2
votes

My lucene index has got latitude and longitudes fields indexed as follows:

doc.Add(new Field("latitude", latitude.ToString() , Field.Store.YES, Field.Index.UN_TOKENIZED));

doc.Add(new Field("longitude", longitude.ToString(), Field.Store.YES, Field.Index.UN_TOKENIZED));

I want to retrieve a set of documents from this index whose lat and long values are in a given range.

As you already know, Lat and long could be negative values. How do i correctly store signed decimal numbers in Lucene? Would the approach mentioned below give correct results or is there any other way to do this?

 Term lowerLatitude = new Term("latitude", bounds.South.ToString() );
                Term upperLatitude = new Term("latitude", bounds.North.ToString());
                RangeQuery latitudeRangeQuery = new RangeQuery(lowerLatitude, upperLatitude, true);
                findLocationQuery.Add(latitudeRangeQuery, BooleanClause.Occur.SHOULD);



                Term lowerLongitude = new Term("longitude", bounds.West.ToString());
                Term upperLongitude = new Term("longitude", bounds.East.ToString());
                RangeQuery longitudeRangeQuery = new RangeQuery(lowerLongitude, upperLongitude, true);
                findLocationQuery.Add(longitudeRangeQuery, BooleanClause.Occur.SHOULD);

Also,I wanted to know how Lucene's ConstantScoreRangeQuery is better than RangeQuery class.
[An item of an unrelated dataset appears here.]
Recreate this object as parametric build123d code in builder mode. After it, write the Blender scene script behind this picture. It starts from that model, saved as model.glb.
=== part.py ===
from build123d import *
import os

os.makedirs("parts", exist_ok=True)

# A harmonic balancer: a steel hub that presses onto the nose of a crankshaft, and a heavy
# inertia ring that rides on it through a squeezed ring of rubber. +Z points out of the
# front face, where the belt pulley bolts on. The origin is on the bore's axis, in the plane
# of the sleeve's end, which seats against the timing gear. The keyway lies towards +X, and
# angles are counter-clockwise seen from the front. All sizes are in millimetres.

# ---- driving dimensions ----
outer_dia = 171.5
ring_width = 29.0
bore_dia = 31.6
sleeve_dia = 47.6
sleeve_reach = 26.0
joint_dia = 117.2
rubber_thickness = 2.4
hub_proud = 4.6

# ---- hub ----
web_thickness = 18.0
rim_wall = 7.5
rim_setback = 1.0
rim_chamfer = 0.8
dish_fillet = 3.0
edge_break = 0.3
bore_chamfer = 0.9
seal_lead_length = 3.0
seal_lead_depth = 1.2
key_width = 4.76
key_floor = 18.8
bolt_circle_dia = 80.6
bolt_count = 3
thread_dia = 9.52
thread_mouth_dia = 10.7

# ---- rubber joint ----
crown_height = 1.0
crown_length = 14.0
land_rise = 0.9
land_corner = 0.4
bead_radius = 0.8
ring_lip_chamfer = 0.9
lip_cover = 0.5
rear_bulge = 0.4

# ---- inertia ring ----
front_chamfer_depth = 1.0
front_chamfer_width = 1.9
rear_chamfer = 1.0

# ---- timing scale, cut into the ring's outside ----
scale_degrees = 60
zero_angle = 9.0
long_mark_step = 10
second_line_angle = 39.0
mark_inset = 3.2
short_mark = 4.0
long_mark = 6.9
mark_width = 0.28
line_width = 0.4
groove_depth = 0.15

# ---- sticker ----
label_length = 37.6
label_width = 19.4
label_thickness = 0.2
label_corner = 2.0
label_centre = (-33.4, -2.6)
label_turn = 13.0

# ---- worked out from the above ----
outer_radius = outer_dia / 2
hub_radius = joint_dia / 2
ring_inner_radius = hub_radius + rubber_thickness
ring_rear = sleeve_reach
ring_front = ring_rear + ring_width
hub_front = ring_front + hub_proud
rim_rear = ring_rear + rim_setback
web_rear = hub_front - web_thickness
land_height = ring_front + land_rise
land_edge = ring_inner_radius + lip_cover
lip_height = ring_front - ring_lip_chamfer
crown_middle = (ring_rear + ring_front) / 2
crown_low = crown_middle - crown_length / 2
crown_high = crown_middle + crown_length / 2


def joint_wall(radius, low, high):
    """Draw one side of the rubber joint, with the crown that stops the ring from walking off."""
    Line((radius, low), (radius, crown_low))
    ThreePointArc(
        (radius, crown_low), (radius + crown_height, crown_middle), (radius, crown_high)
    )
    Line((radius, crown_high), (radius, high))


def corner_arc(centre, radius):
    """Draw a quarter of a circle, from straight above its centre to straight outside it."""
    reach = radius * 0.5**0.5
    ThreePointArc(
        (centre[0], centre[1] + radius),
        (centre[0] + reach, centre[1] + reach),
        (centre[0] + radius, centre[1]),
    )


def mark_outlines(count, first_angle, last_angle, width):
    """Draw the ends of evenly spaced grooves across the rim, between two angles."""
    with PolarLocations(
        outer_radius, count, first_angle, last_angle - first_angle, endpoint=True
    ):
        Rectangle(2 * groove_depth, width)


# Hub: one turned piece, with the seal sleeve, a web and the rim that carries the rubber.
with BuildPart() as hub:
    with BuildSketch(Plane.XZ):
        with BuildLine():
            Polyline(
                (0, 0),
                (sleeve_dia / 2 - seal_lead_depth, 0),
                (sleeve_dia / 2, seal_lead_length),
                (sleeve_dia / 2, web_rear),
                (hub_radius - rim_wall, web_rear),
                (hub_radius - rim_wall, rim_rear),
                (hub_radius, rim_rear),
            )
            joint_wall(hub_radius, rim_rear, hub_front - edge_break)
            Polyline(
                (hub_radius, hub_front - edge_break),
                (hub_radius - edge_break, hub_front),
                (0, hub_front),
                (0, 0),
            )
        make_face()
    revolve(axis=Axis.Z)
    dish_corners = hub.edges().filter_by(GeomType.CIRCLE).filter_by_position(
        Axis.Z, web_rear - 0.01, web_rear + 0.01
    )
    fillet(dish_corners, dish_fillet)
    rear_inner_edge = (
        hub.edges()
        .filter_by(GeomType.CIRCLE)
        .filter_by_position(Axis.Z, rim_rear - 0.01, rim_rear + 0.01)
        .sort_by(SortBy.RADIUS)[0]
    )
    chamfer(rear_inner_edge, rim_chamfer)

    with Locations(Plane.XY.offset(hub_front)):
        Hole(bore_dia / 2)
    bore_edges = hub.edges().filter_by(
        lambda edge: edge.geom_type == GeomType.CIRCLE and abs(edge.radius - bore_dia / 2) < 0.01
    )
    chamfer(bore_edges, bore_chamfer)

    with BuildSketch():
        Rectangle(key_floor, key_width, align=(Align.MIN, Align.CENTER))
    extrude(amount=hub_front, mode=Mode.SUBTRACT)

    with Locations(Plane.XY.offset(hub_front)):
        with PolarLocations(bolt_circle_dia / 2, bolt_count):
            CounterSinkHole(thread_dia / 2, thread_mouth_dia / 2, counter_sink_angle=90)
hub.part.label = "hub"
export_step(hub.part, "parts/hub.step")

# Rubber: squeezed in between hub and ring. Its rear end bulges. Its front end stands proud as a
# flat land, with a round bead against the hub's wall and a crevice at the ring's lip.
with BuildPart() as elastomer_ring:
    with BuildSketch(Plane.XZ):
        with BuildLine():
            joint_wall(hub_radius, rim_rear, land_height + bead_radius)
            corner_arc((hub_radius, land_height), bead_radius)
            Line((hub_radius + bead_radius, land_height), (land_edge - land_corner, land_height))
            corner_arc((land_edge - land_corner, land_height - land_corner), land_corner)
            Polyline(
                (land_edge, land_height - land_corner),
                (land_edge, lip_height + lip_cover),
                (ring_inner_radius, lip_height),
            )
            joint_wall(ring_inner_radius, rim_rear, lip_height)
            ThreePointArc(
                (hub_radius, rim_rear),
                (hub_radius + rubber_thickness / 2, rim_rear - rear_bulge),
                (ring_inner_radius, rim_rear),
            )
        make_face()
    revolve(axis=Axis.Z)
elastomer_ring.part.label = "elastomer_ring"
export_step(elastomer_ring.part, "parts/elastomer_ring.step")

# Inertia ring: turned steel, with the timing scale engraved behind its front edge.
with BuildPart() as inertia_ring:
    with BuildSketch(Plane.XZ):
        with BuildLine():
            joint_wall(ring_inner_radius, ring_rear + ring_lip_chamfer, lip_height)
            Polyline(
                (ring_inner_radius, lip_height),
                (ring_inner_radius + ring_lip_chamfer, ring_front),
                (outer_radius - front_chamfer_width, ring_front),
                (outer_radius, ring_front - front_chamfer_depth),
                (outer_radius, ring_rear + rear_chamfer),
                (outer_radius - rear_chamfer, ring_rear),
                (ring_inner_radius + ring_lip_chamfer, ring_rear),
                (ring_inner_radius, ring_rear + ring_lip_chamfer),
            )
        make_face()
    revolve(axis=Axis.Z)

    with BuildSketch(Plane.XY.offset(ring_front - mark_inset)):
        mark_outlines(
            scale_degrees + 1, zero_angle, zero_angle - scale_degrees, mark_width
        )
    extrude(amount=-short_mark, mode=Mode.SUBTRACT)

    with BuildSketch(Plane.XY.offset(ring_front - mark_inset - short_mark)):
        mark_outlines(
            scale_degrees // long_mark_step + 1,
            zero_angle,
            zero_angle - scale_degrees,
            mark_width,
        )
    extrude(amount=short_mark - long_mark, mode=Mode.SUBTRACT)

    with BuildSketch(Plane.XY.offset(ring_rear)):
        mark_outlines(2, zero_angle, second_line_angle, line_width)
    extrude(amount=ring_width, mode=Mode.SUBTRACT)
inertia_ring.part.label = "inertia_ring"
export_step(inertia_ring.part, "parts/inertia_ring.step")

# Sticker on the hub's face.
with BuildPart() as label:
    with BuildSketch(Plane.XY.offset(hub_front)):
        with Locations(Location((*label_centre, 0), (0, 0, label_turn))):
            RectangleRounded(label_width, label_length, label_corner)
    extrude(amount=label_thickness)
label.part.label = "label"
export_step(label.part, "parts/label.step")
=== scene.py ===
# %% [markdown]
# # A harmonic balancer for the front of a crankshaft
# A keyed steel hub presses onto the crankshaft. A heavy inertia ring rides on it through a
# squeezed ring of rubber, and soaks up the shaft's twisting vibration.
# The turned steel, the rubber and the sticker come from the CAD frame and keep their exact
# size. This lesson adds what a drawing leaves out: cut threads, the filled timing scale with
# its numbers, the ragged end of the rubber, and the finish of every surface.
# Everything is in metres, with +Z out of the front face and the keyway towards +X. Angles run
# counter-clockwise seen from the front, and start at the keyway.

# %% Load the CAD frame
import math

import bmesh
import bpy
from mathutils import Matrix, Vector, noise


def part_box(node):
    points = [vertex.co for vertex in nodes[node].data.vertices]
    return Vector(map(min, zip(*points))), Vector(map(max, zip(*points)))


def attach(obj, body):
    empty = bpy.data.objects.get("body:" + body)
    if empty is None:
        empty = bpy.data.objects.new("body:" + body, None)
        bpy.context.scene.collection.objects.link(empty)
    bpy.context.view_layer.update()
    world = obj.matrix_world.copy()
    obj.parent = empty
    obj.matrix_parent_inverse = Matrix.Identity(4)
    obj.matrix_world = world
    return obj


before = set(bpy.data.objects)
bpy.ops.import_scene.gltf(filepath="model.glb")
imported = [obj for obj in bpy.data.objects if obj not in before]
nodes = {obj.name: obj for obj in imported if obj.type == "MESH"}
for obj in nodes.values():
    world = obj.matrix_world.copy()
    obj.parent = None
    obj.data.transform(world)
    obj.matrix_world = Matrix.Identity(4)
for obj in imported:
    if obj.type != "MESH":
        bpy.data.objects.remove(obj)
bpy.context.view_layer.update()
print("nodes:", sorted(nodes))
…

Am facing another problem in this context: I've one of the documents in the index with the following 3 cities:

  • Lyons, IL

    Oak Brook, IL

    San Francisco, CA

If i give input as "Lyons, IL" then this record comes up. But if i give San Francisco, CA as input, then it does not.

However, if i store the cities for this document as follows:

  • San Francisco, CA

    Lyons, IL

    Oak Brook, IL

    and when i give San Francisco, CA as input, then this record shows in the search results.

What i want here is that if i type any of the 3 cities in input,I should get this document in the search results.

Please help me achieve this.

Thanks.

3
This is really 3 separate questions. Why don't you split it?itsadok
Here. I did the first step for you: stackoverflow.com/questions/1054719itsadok

3 Answers

3
votes

Following up on skaffman's suggestion, you can use the same tile coordinate system used by all the popular map apps. Choose whatever zoom level is granular enough for your needs, and don't forget to pad with leading zeros.

Regarding RangeQuery, it's slower than ConstantScoreRangeQuery and limits the range of values.

Regarding the city-state problem, we can only speculate. But the first things to check are that the indexed terms and the parsed query are what you expect them to be.

1
votes

I think the best way is to convert/normalize the coordinates as suggested in the previous post. This article does exactly this. It's actually quite nice object orientated code.

Regarding your second problem. I would assume you have some sort of Analyzer problem. Are you using the same Analyzer for indexing and querying? Which tokenizers do you use?

I recommend to use Luke to inspect your generated index to see what tokens are actually searchable.

--Hardy

0
votes

One option here is to convert the coordinates into a system that doesn't have negative numbers. For example, I've had a similar problem for a google maps webapp for the UK, and I stored UK Easting/Northings (which range from 0 to 7 digits) fields in Lucene alongside the lat/long values. By formatting these eastings/northings with left-padded zeroes, I could do lucene range queries.

Is there a similar coordinate system for the US?